Dados do Banco de Moçambique que constam do mais recente relatório de Conjuntura Económica e Perspectiva de Inflação indicam que a melhoria da procura externa impulsionou o aumento das exportações no primeiro trimestre do presente ano.
“Com efeito, no período em referência, o valor das exportações de bens incrementou face ao período homólogo do ano anterior, em USD 724 milhões, dos quais USD 575 milhões são atribuídos aos grandes projectos, a reflectir o efeito combinado do aumento do volume e de preços das mercadorias no mercado internacional”, lê-se no documento.
De acordo com o relatório, os sectores que mais contribuíram no total das exportações foram o extractivo e o industrial, com destaque para o carvão mineral e o alumínio.
Ragendra de Sousa falava numa entrevista exclusiva que concedeu ao programa televisivo “O País Económico” exibido, ontem, na STV, onde assumiu que o papel do Governo em relação ao sector privado nacional deve ser de facilitador.
Mas, quando questionado se cumpriu essa missão, respondeu: “O papel de facilitador, eu penso que fiz bem, mas sempre com limitações.
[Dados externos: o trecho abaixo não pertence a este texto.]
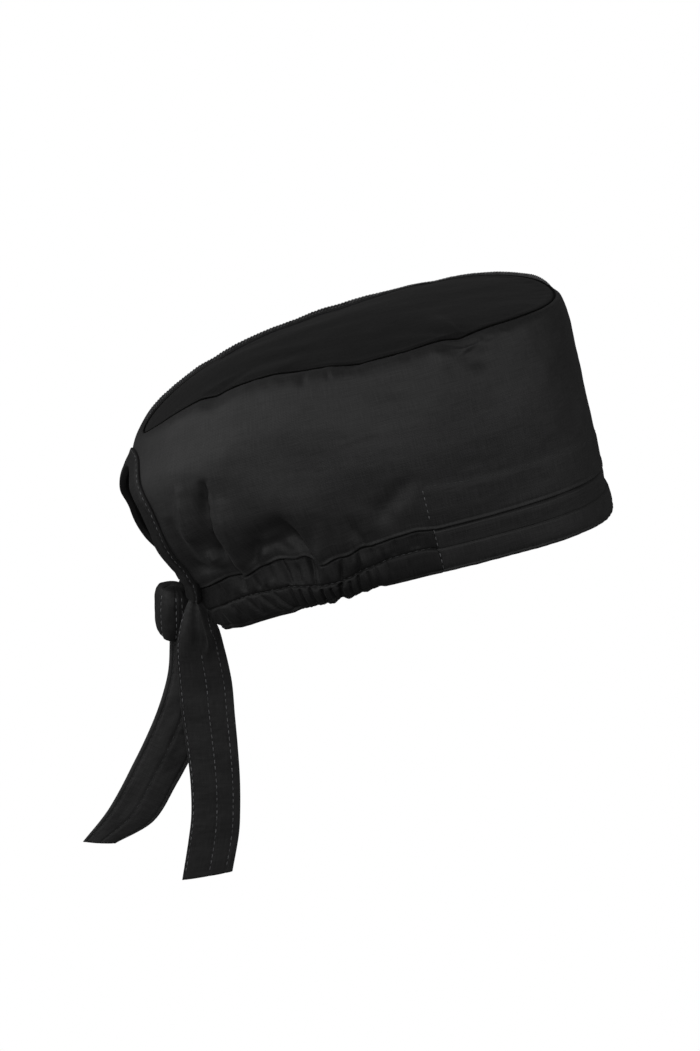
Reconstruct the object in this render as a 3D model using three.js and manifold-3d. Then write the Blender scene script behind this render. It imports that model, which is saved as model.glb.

Para que as pessoas percebam, a taxa de juro é um custo de produção, passa para o produto. Foi um calcanhar de Aquiles para mim e será para outros. A taxa de juro passa para o preço e reduz o poder de compra”, explicou Ragendra.
Em relação ao tema da taxa de juro, Ragendra de Sousa diz que o Estado deve pensar bem se quer competir com o sector privado. E há um contexto para isso. É que, a cada ano que passa, os níveis de endividamento do Estado na banca nacional tendem a manter-se altos, facto que tem afectado as empresas.
Segundo o Banco de Moçambique, a dívida pública interna continua elevada. O endividamento público interno, excluindo os contratos de mútuo e de locação e as responsabilidades em mora, situa-se em 248,2 mil milhões de Meticais, um aumento de 29,4 mil milhões em relação a Dezembro de 2021.